Surface temperature departures from average from march 13-19, showing the heat in the U.S. and Canada (in orange and red). Click on image for a larger version. Credit: NOAA/ESRL.

Studies that have followed this probability-based approach, such as one that examined the deadly European heat wave of 2003, and another that investigated the brutal Russian heat wave of 2010, have found that changes in greenhouse gases can significantly increase the odds that such severe events would occur.

A study published in the Proceedings of the National Academy of Sciences in October 2011 found that the local warming trend in the Moscow area had increased the expected number of records per decade there by five times what it otherwise would have been. The study also found that there is an 80 percent chance that the 2010 July monthly heat record would not have occurred without global warming.

This study would suggest that global warming is an enabler of extreme heat events, making them more likely to occur, but not necessarily causing each specific one, or accounting for each characteristic of a particular event.

In some ways global warming acts as an accomplice in a crime, not necessarily pulling the trigger, but still playing a significant role.

One view that some researchers expressed is that since temperatures are exceeding average values and breaking records by such wide margins, it’s likely that the comparatively modest global warming to date — U.S. temperatures have warmed by an average of about 1 degree Fahrenheit during the past century — doesn’t account for the full magnitude of what’s been going on in so much of the country this month.

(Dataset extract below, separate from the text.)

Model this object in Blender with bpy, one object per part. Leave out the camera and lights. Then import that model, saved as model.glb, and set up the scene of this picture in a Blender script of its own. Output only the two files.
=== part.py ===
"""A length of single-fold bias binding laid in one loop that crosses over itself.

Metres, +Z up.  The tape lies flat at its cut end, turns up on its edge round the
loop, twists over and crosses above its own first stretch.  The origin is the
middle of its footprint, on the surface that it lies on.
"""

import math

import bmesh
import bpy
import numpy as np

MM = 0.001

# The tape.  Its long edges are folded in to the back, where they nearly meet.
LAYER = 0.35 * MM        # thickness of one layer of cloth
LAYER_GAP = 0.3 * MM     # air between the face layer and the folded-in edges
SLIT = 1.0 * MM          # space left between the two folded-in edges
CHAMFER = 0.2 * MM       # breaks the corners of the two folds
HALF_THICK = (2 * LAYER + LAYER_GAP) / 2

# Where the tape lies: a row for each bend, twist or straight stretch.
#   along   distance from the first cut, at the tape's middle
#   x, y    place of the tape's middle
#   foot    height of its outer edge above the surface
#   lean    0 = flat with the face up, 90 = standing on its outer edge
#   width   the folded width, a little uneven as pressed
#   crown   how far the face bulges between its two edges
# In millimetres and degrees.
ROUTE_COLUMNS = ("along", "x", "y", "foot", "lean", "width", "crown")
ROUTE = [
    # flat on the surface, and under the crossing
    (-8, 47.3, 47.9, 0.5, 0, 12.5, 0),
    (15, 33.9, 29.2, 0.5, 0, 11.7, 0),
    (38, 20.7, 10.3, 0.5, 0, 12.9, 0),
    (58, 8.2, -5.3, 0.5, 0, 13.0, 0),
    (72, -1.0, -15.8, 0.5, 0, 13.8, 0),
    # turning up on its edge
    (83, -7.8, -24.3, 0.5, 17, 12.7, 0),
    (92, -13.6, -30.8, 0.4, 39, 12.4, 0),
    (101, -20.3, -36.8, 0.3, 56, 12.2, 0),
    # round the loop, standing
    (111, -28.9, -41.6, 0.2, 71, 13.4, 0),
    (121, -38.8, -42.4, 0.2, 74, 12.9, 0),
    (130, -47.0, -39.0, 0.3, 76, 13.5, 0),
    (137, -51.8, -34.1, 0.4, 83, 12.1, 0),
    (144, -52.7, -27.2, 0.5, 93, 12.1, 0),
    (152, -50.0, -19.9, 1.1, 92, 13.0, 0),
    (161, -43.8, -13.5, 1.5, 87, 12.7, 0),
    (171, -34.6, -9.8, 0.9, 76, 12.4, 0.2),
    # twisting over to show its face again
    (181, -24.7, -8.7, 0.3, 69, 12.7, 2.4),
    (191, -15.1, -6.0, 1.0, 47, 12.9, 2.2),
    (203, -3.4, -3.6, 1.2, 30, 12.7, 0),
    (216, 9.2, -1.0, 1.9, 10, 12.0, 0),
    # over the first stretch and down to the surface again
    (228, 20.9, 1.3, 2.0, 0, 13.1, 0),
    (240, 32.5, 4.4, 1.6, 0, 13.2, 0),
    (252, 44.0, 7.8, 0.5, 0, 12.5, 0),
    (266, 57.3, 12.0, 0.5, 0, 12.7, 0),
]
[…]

As to whether global warming might be contributing to the recent hot wave, Randall M. Dole, a deputy director of research at NOAA’s Earth System Research Laboratory (ESRL) in Boulder, Colo., said, “Absolutely. The planet as a whole is warming, the continents on average are warming faster than the oceans, so there is a great body of scientific evidence that would support such an interpretation. The question is how much.”

“ . . . It's hard to attribute more than a modest fraction of the event magnitude to [manmade climate change] itself. It could well have made a truly extreme event even warmer,” Dole said.

So, according to him, global warming stacked the deck in favor of an unusual heat event, but does not fully account for how intense this event has been. He pointed to the setup of weather systems and a lack of extensive snow cover as being partly responsible for exceeding records by such wide margins.

Satellite picture taken March 21, 2012, showing the blocking high and heat dome in place over the Great Lakes and East, and a slow-moving storm over the South Central states. Click on the image for a larger version. Credit: NOAA.

Unlike other heat waves studied recently, this one occurred during March, which is normally a season of transition when the presence or lack of snow cover can make a huge difference for daily high and low temperatures. Snow reflects incoming sunlight, and tends to keep the surrounding air cooler than it would otherwise be. The lack of an extensive snowpack this year helped allow temperatures to soar to record levels during this heat wave, Dole said.

It’s also worth noting, a few of the researchers said, that this event featured a massive dome of high pressure that blocked the progression of weather systems. Such “blocking patterns” are often associated with temperature and precipitation extremes, and were present during the 2010 Russian heat wave and the 2003 European heat wave, as well. However, there is a lot of uncertainty about what causes blocking events or how global warming influences them.

Martin Hoerling, a research meteorologist at ESRL, agreed with Dole, saying that although global warming is likely playing a role in this event, it probably did not play a major one. “Meteorology, not climate change, is the main ingredient in the current March 2011 U.S. extreme warmth,” he wrote. Of climate change, he said, “. . . its contribution to the magnitude of current conditions (+30°F departures [from average]) is quite small (but not zero) indeed.”

Kevin Trenberth, a climate scientist at the National Center for Atmospheric Research, said he views the situation somewhat differently. “Indeed [greenhouse gas-driven] warming is not dominant, but I suspect when all the evidence is in we will find that the event likely would not have occurred without global warming, the odds will be so low,” he said.

It will take many months for scientists to conduct the rigorous analyses necessary to determine how global warming may have set the stage for this heat wave. For now, weather forecasters are left scratching their heads over the staggering records that have been set. In some places, such as Rochester, Minn., the overnight low temperature on March 18 was so warm that it broke the daily high temperature record.

In Chicago, where 80°F temperatures are rare even in April, the temperature exceeded that mark for a record eight days this month — including an 87°F high temperature on March 21. Chicago’s average temperature for the first 21 days of March would tie for the seventh-warmest April on record there, the National Weather Service reported.